- **WHAT NEEDS TO BE DONE**
Please give the data below again in full, exactly as it stands.
§
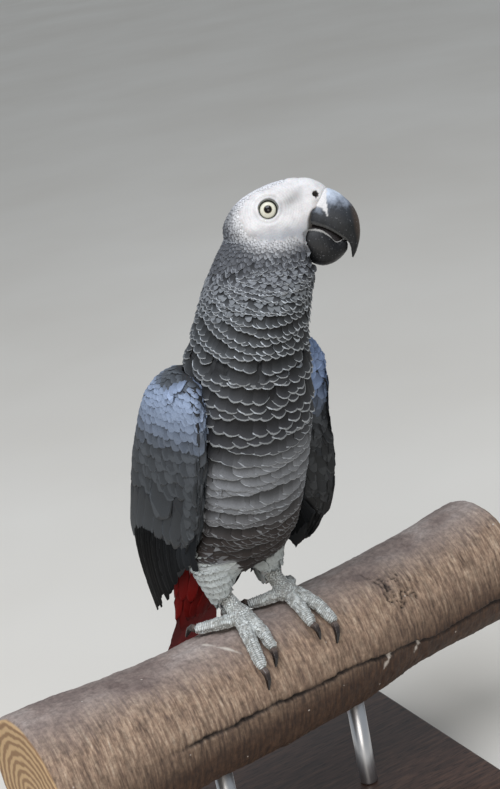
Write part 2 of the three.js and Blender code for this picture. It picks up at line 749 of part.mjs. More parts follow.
// Wings: the coverts in front and above, the secondaries behind them, the primaries' tips below
const opposite = ([point, normal]) => [point, normal.clone().negate()];
const wingRoom = [];
for (const [name, wing] of Object.entries(WINGS)) {
  const pieces = [wingShell(wing), flightTips(wing)];
  const whole = joined(pieces);
  const lowerEdge = [inTrunk(0, 16, 58), inTrunk(0, -0.9, 1)];
  const rearEdge = [inTrunk(0, 22, 58), inTrunk(0, -1, 0.42)];
  const primaryEdge = [inTrunk(0, 44, 28 - wing.hang * 0.3), inTrunk(0, -0.35, 1)];
  const covertRoom = beyond(...lowerEdge, -GAP / 2).intersect(beyond(...rearEdge, -GAP / 2));
  const flight = without(whole, covertRoom);
  place(`wing_${name}_coverts`, cut(whole, [lowerEdge, rearEdge]), COLOURS.plumage);
  place(`wing_${name}_secondaries`, cut(flight, [primaryEdge]), COLOURS.flight);
  place(`wing_${name}_primaries`, cut(flight, [opposite(primaryEdge)]), COLOURS.flight);
  wingRoom.push(...pieces.map(clearanceOf));
}

for (const [name, thigh] of Object.entries(thighs)) {
  place(`leg_${name}_thigh`, largest(without(thigh, ...wingRoom)), COLOURS.thigh);
}

// Tail: the rump's coverts close over the roots of its feathers
const rump = rumpShape();
const tail = largest(without(solid(tailFeathers()), clearanceOf(rump), ...wingRoom));
place("tail", tail, COLOURS.tail);

// The flesh is one shape, parted by thin cuts
const flesh = without(
  joined([bodyShape(), headShape(), rump]),
  clearanceOf(upperBill), clearanceOf(lowerBill), clearanceOf(eyes.right), clearanceOf(eyes.left),
  clearanceOf(branch), ...limbCutters, ...wingRoom,
);
const throat = [inHead(0, -6, -20), headWay(0, 0.5, 0.87)];
const cereEdge = [inHead(0, 20.5, 3), headWay(0, 0.95, -0.25)];
const shoulder = [inTrunk(15, -12, 140), inTrunk(0, -0.35, 1)];
const waist = [inTrunk(6, 6, 60), inTrunk(0, 0.1, 1)];
const midline = [inTrunk(8, 4, 100), inTrunk(0, 1, 0.12)];
const vent = [inTrunk(3, 34, 22), inTrunk(0, 1, -0.55)];
place("head", cut(flesh, [throat, opposite(cereEdge)]), COLOURS.face);
place("cere", cut(flesh, [throat, cereEdge]), COLOURS.face);
place("neck", cut(flesh, [opposite(throat), shoulder]), COLOURS.plumage);
place("breast", cut(flesh, [opposite(shoulder), waist, opposite(midline)]), COLOURS.plumage);
place("back", cut(flesh, [opposite(shoulder), waist, midline]), COLOURS.plumage);
place("belly", cut(flesh, [opposite(waist), opposite(vent)]), COLOURS.plumage);
place("rump", cut(flesh, [opposite(waist), vent]), COLOURS.tail);

const base = new THREE.Mesh(baseShape(), COLOURS.base);
base.name = "stand_base";

const model = new THREE.Group();
model.add(base, bird);

export default model;
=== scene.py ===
# %% [markdown]
# # A grey parrot on a display perch
#
# This lesson dresses a plain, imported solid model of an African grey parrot: the solids give every
# size and place, and the cells below add skin, horn, scales, feathers and bark. Real plumage is a
# shingle roof. Each contour feather grows from the skin, points towards the tail and lies on the next
# one, so the coat is made feather by feather over one continuous skin.

# %% Load the frame
import math
from functools import partial

import bmesh
import bpy
import numpy as np
from mathutils import Matrix, Vector, noise
from mathutils.bvhtree import BVHTree


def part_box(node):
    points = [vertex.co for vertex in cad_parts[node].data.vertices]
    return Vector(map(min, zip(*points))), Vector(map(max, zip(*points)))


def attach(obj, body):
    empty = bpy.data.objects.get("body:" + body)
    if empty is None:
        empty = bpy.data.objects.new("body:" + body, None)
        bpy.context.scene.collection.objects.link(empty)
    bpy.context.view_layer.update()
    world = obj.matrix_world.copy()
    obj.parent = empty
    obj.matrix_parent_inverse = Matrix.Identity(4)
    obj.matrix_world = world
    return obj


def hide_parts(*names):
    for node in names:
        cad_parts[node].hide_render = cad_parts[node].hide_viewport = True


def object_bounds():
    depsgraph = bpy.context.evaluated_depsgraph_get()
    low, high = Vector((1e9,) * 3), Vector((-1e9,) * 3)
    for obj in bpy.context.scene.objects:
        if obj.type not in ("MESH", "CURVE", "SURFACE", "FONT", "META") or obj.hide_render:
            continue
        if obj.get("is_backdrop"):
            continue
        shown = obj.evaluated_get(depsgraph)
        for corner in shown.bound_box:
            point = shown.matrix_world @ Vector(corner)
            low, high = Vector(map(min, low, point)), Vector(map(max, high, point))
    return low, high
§
- **EXERCISE RESULT**
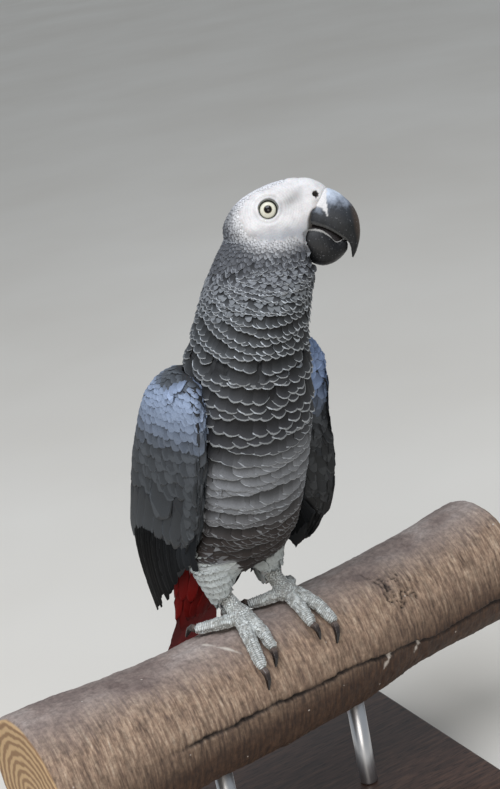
Write part 2 of the three.js and Blender code for this picture. It picks up at line 749 of part.mjs. More parts follow.
// Wings: the coverts in front and above, the secondaries behind them, the primaries' tips below
const opposite = ([point, normal]) => [point, normal.clone().negate()];
const wingRoom = [];
for (const [name, wing] of Object.entries(WINGS)) {
  const pieces = [wingShell(wing), flightTips(wing)];
  const whole = joined(pieces);
  const lowerEdge = [inTrunk(0, 16, 58), inTrunk(0, -0.9, 1)];
  const rearEdge = [inTrunk(0, 22, 58), inTrunk(0, -1, 0.42)];
  const primaryEdge = [inTrunk(0, 44, 28 - wing.hang * 0.3), inTrunk(0, -0.35, 1)];
  const covertRoom = beyond(...lowerEdge, -GAP / 2).intersect(beyond(...rearEdge, -GAP / 2));
  const flight = without(whole, covertRoom);
  place(`wing_${name}_coverts`, cut(whole, [lowerEdge, rearEdge]), COLOURS.plumage);
  place(`wing_${name}_secondaries`, cut(flight, [primaryEdge]), COLOURS.flight);
  place(`wing_${name}_primaries`, cut(flight, [opposite(primaryEdge)]), COLOURS.flight);
  wingRoom.push(...pieces.map(clearanceOf));
}

for (const [name, thigh] of Object.entries(thighs)) {
  place(`leg_${name}_thigh`, largest(without(thigh, ...wingRoom)), COLOURS.thigh);
}

// Tail: the rump's coverts close over the roots of its feathers
const rump = rumpShape();
const tail = largest(without(solid(tailFeathers()), clearanceOf(rump), ...wingRoom));
place("tail", tail, COLOURS.tail);

// The flesh is one shape, parted by thin cuts
const flesh = without(
  joined([bodyShape(), headShape(), rump]),
  clearanceOf(upperBill), clearanceOf(lowerBill), clearanceOf(eyes.right), clearanceOf(eyes.left),
  clearanceOf(branch), ...limbCutters, ...wingRoom,
);
const throat = [inHead(0, -6, -20), headWay(0, 0.5, 0.87)];
const cereEdge = [inHead(0, 20.5, 3), headWay(0, 0.95, -0.25)];
const shoulder = [inTrunk(15, -12, 140), inTrunk(0, -0.35, 1)];
const waist = [inTrunk(6, 6, 60), inTrunk(0, 0.1, 1)];
const midline = [inTrunk(8, 4, 100), inTrunk(0, 1, 0.12)];
const vent = [inTrunk(3, 34, 22), inTrunk(0, 1, -0.55)];
place("head", cut(flesh, [throat, opposite(cereEdge)]), COLOURS.face);
place("cere", cut(flesh, [throat, cereEdge]), COLOURS.face);
place("neck", cut(flesh, [opposite(throat), shoulder]), COLOURS.plumage);
place("breast", cut(flesh, [opposite(shoulder), waist, opposite(midline)]), COLOURS.plumage);
place("back", cut(flesh, [opposite(shoulder), waist, midline]), COLOURS.plumage);
place("belly", cut(flesh, [opposite(waist), opposite(vent)]), COLOURS.plumage);
place("rump", cut(flesh, [opposite(waist), vent]), COLOURS.tail);

const base = new THREE.Mesh(baseShape(), COLOURS.base);
base.name = "stand_base";

const model = new THREE.Group();
model.add(base, bird);

export default model;
=== scene.py ===
# %% [markdown]
# # A grey parrot on a display perch
#
# This lesson dresses a plain, imported solid model of an African grey parrot: the solids give every
# size and place, and the cells below add skin, horn, scales, feathers and bark. Real plumage is a
# shingle roof. Each contour feather grows from the skin, points towards the tail and lies on the next
# one, so the coat is made feather by feather over one continuous skin.

# %% Load the frame
import math
from functools import partial

import bmesh
import bpy
import numpy as np
from mathutils import Matrix, Vector, noise
from mathutils.bvhtree import BVHTree


def part_box(node):
    points = [vertex.co for vertex in cad_parts[node].data.vertices]
    return Vector(map(min, zip(*points))), Vector(map(max, zip(*points)))


def attach(obj, body):
    empty = bpy.data.objects.get("body:" + body)
    if empty is None:
        empty = bpy.data.objects.new("body:" + body, None)
        bpy.context.scene.collection.objects.link(empty)
    bpy.context.view_layer.update()
    world = obj.matrix_world.copy()
    obj.parent = empty
    obj.matrix_parent_inverse = Matrix.Identity(4)
    obj.matrix_world = world
    return obj


def hide_parts(*names):
    for node in names:
        cad_parts[node].hide_render = cad_parts[node].hide_viewport = True


def object_bounds():
    depsgraph = bpy.context.evaluated_depsgraph_get()
    low, high = Vector((1e9,) * 3), Vector((-1e9,) * 3)
    for obj in bpy.context.scene.objects:
        if obj.type not in ("MESH", "CURVE", "SURFACE", "FONT", "META") or obj.hide_render:
            continue
        if obj.get("is_backdrop"):
            continue
        shown = obj.evaluated_get(depsgraph)
        for corner in shown.bound_box:
            point = shown.matrix_world @ Vector(corner)
            low, high = Vector(map(min, low, point)), Vector(map(max, high, point))
    return low, high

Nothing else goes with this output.